## DESCRIPTION OF THE TASK
Copy exactly the lines of the material below that run from the one containing "obj.matrix_world = world" through the one containing "by several pieces". Copy no other lines.

## SOURCE MATERIAL
+--

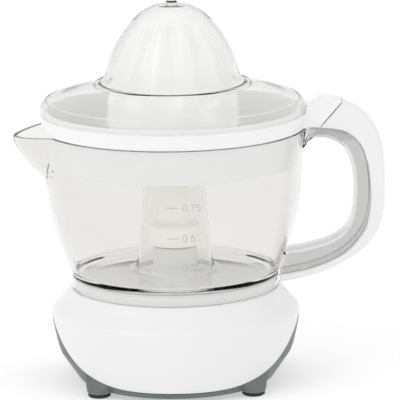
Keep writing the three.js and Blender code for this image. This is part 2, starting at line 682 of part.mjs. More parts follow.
function coneSection(a) {
  const wave = 0.5 - 0.5 * Math.cos(a * FLUTES);
  const depth = (z) => FLUTE_DEPTH * Math.sqrt(Math.max(0, Math.sin(Math.PI * (z - 170) / (CONE_TOP - 170))));
  const outer = coneOutline.map(([r, z]) => [r - wave * depth(z), z]);
  const socket = hexRadius(HEX_TOP + GAP, a);
  return [
    [CONE_SKIRT_R - 2.2, CONE_EDGE_Z], [CONE_SKIRT_R, CONE_EDGE_Z], ...outer, [0, CONE_TOP],
    [0, SPINDLE_TOP + 1.5], [socket, SPINDLE_TOP + 1.5], [socket, SPINDLE_SHOULDER_Z + GAP],
    [9.4, SPINDLE_SHOULDER_Z + GAP], [9.4, 156.2], [12.8, 156.2], [12.8, 158], [10.2, 160], [10.2, 207],
    [18, 206], [26, 192], [30.2, 180], [36.2, 170],
  ];
}

const cone = () => turned(coneSection, evenAngles(4 * FLUTES));

const thrustRing = () => ring(9.9, 12.8, 153.8, 155.8, 24);

const lidCrown = [[77.8, 171.2], [75, 172.6], [68, 175.3], [47.1, 181.2]];
const lidDome = smooth([[44.2, 182], [40.7, 186], [37.7, 196], [34.4, 203.4], [28.4, 213.4], [19.5, 223.4],
  [9, 228.9]], 6);

function lidSection() {
  const inner = [...lidDome].reverse().map(([r, z]) => [r - LID_WALL, z - LID_WALL / 2]);
  const crownInside = [...lidCrown].reverse().map(([r, z]) => [r - LID_WALL / 2, z - LID_WALL]);
  return [
    [LID_R - 2.1, LID_EDGE_Z], [LID_R, LID_EDGE_Z], [LID_R, 168.5], [79.2, 170.2], ...lidCrown,
    [46.6, 181.9], ...lidDome, [3.4, LID_TOP], [3.2, LID_TOP + 1.2], [0, LID_TOP + 1.3],
    [0, LID_TOP - LID_WALL], ...inner, ...crownInside.slice(0, -1), [LID_R - 2.1, 169.4],
  ];
}

const lid = () => turned(lidSection);

// ---------------------------------------------------------------- assembly

const juicer = new THREE.Group();
juicer.position.x = -(HANDLE_OUT - SPOUT_OUT) / 2;

function place(name, geometry, material, x = 0, y = 0) {
  const mesh = new THREE.Mesh(geometry, material());
  mesh.name = name;
  mesh.position.set(x, y, 0);
  juicer.add(mesh);
}

place('base_housing', baseHousing(), whitePlastic);
place('lower_shell', lowerShell(), greyPlastic);
CORNERS.forEach(([sx, sy], i) => place(`rubber_foot_${i + 1}`, foot(sx, sy), rubber));
BOSS_TURNS.forEach((turn, i) => {
  place(`base_screw_${i + 1}`, screw(...polar(BOSS_REACH, turn), 5.2, 1, 17), steel);
});
place('cord_gland', cordGland(), rubber);

place('gear_plate', gearPlate(), steel);
POST_TURNS.forEach((turn, i) => {
  place(`plate_screw_${i + 1}`, screw(...polar(POST_REACH, turn), 31.2, -1, 15), steel);
});
place('gearbox_cover', gearboxCover(), creamPlastic);
place('idler_axle', cylinder(AXLE_R, 24, 52, 0, 0, 16), steel, ...IDLER_AT);
place('idler_gear', idlerGear(), whitePlastic, ...IDLER_AT);
place('output_gear', outputGear(), whitePlastic);

place('motor_core', motorCore(), iron, ...MOTOR_AT);
place('motor_bobbin', motorBobbin(), blackPlastic, ...MOTOR_AT);
place('motor_coil', motorCoil(), copper, ...MOTOR_AT);
place('motor_bracket', motorBracket(), steel, ...MOTOR_AT);
place('motor_rotor', rotor(), iron, ...MOTOR_AT);
place('motor_pinion', motorPinion(), brass, ...MOTOR_AT);
[-14, 14].forEach((side, i) => {
  place(`motor_screw_${i + 1}`, screw(MOTOR_AT[0] + side, MOTOR_AT[1], 6.8, 1, 20), steel);
});

place('switch_body', switchBody(), blackPlastic);
place('switch_plunger', cylinder(1.6, 14, 21.2, 0, 0, 14), creamPlastic);
place('tower_bush', towerBush(), brass);
place('spindle', spindle(), creamPlastic);
place('return_spring', returnSpring(), steel);

place('jug', jug(), clearPlastic);
place('handle_cover', handleCover(), whitePlastic);
place('strainer', strainer(), whitePlastic);
place('thrust_ring', thrustRing(), creamPlastic);
place('reamer_cone', cone(), whitePlastic);
place('lid', lid(), clearPlastic);

export default juicer;
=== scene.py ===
"""Looks for the citrus press juicer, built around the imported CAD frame.

Lengths in the shapes are millimetres round the drive axis: x towards the handle, y away from the
viewer, z up. `placed` turns them into the frame's metres.
"""
import math

import bmesh
import bpy
from mathutils import Matrix, Vector


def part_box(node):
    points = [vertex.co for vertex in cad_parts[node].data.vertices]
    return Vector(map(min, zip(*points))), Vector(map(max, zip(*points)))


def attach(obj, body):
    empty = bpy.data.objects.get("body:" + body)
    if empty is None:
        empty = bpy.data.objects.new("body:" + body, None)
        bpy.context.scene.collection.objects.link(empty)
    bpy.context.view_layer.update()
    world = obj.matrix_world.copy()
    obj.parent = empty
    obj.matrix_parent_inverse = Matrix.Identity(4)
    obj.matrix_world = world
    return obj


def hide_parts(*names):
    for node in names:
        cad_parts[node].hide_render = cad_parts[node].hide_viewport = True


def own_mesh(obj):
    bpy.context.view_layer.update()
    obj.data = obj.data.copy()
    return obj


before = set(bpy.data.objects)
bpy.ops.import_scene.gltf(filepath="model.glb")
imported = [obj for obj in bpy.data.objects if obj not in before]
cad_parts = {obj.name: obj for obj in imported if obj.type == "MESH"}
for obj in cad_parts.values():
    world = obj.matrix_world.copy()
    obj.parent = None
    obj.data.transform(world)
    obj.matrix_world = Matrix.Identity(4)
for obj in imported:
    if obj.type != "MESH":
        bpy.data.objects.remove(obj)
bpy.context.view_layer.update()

MM = 0.001
TAU = 2 * math.pi
spindle_low, spindle_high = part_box("spindle")
AXIS_X = (spindle_low.x + spindle_high.x) / 2


# ------------------------------------------------------------------ numbers shared by several pieces

GAP = 0.4                                           # air between pieces that would touch
FRONT = -math.pi / 2
CORNERS = ((1, 1), (-1, 1), (-1, -1), (1, -1))
BASE_LOW = 4.0                                      # the height where FLARE and TUCK are reached
SHOULDER_R = 75.3                                   # the base at its widest
SHOULDER_Z = 41.5
FLARE = 8.6                                         # how much narrower the base is at its foot
LEDGE_R = 63.4                                      # the jug stands here
LEDGE_Z = 57.2
FOOT_AT = 46.0                                      # foot centres, along x and along y
FOOT_R = 6.8
SCREW_REACH = 52                                    # the three screws that join the base's halves
SCREW_TURNS = [math.radians(degrees) for degrees in (20, 200, 270)]
RIM_R = 79.5                                        # the jug's rim
RIM_Z = 154.6
JUG_WALL = 2.3
SPOUT_HALF = math.radians(26)                       # half the spout's angle at the rim
SPOUT_OUT = 96.4
SPOUT_DROP = 3.8                                    # how far the rim dips at the spout
BAND_R = 79.3                                       # the strainer's band


# ------------------------------------------------------------------ outlines

def spline(points, count):
    """Catmull-Rom curve through the points, with count + 1 points evenly spread over its spans."""
    out = []
    last = len(points) - 1
    for i in range(count + 1):
        at = min(i / count * last, last - 1e-9)
        k = int(at)
        t = at - k
        p0, p1 = points[max(0, k - 1)], points[k]
        p2, p3 = points[k + 1], points[min(last, k + 2)]
        out.append(tuple(
            (2 * b - 2 * c + (c - a) / 2 + (d - b) / 2) * t ** 3
            + (-3 * b + 3 * c - (c - a) - (d - b) / 2) * t ** 2 + (c - a) / 2 * t + b
            for a, b, c, d in zip(p0, p1, p2, p3)))
    return out


def even(points, count):
    """The same polyline with count + 1 points at equal steps along it."""
    lengths = [0.0]
    for p, q in zip(points, points[1:]):
        lengths.append(lengths[-1] + math.dist(p, q))
    out = []
    k = 0
    for i in range(count + 1):
        at = lengths[-1] * i / count
        while k < len(points) - 2 and lengths[k + 1] < at:
            k += 1
        t = (at - lengths[k]) / max(1e-9, lengths[k + 1] - lengths[k])
        out.append(tuple(a + (b - a) * t for a, b in zip(points[k], points[k + 1])))
    return out


def offset(points, distance):
    """The polyline moved sideways, to the left of its direction."""
    out = []
    for i, (x, y) in enumerate(points):
        x0, y0 = points[max(0, i - 1)]
        x1, y1 = points[min(len(points) - 1, i + 1)]
        length = math.hypot(x1 - x0, y1 - y0)
        out.append((x - distance * (y1 - y0) / length, y + distance * (x1 - x0) / length))
    return out


def rounded(corners, steps=3):
    """A closed outline with its corners rounded. A corner is (x, y) or (x, y, radius)."""
    out = []
    for i, corner in enumerate(corners):
        p = Vector(corner[:2])
        a = Vector(corners[i - 1][:2]) - p
        b = Vector(corners[(i + 1) % len(corners)][:2]) - p
        radius = corner[2] if len(corner) > 2 else 0
        if not radius or min(a.length, b.length) < 1e-6:
            out.append((p.x, p.y))
            continue
        half = max(0.05, a.angle(b) / 2)
        reach = min(radius / math.tan(half), 0.46 * a.length, 0.46 * b.length)
        start = p + a.normalized() * reach
        end = p + b.normalized() * reach
        for s in range(steps + 1):
            t = s / steps
            q = start * (1 - t) ** 2 + p * (2 * t * (1 - t)) + end * t ** 2
            out.append((q.x, q.y))
    return out


def circle_turns(steps):
    return [i * TAU / steps for i in range(steps)]


# ------------------------------------------------------------------ meshes

def placed(points):
    return [(x * MM + AXIS_X, y * MM, z * MM) for x, y, z in points]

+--

## TASK SOLUTION
    obj.matrix_world = world
    return obj


def hide_parts(*names):
    for node in names:
        cad_parts[node].hide_render = cad_parts[node].hide_viewport = True


def own_mesh(obj):
    bpy.context.view_layer.update()
    obj.data = obj.data.copy()
    return obj


before = set(bpy.data.objects)
bpy.ops.import_scene.gltf(filepath="model.glb")
imported = [obj for obj in bpy.data.objects if obj not in before]
cad_parts = {obj.name: obj for obj in imported if obj.type == "MESH"}
for obj in cad_parts.values():
    world = obj.matrix_world.copy()
    obj.parent = None
    obj.data.transform(world)
    obj.matrix_world = Matrix.Identity(4)
for obj in imported:
    if obj.type != "MESH":
        bpy.data.objects.remove(obj)
bpy.context.view_layer.update()

MM = 0.001
TAU = 2 * math.pi
spindle_low, spindle_high = part_box("spindle")
AXIS_X = (spindle_low.x + spindle_high.x) / 2


# ------------------------------------------------------------------ numbers shared by several pieces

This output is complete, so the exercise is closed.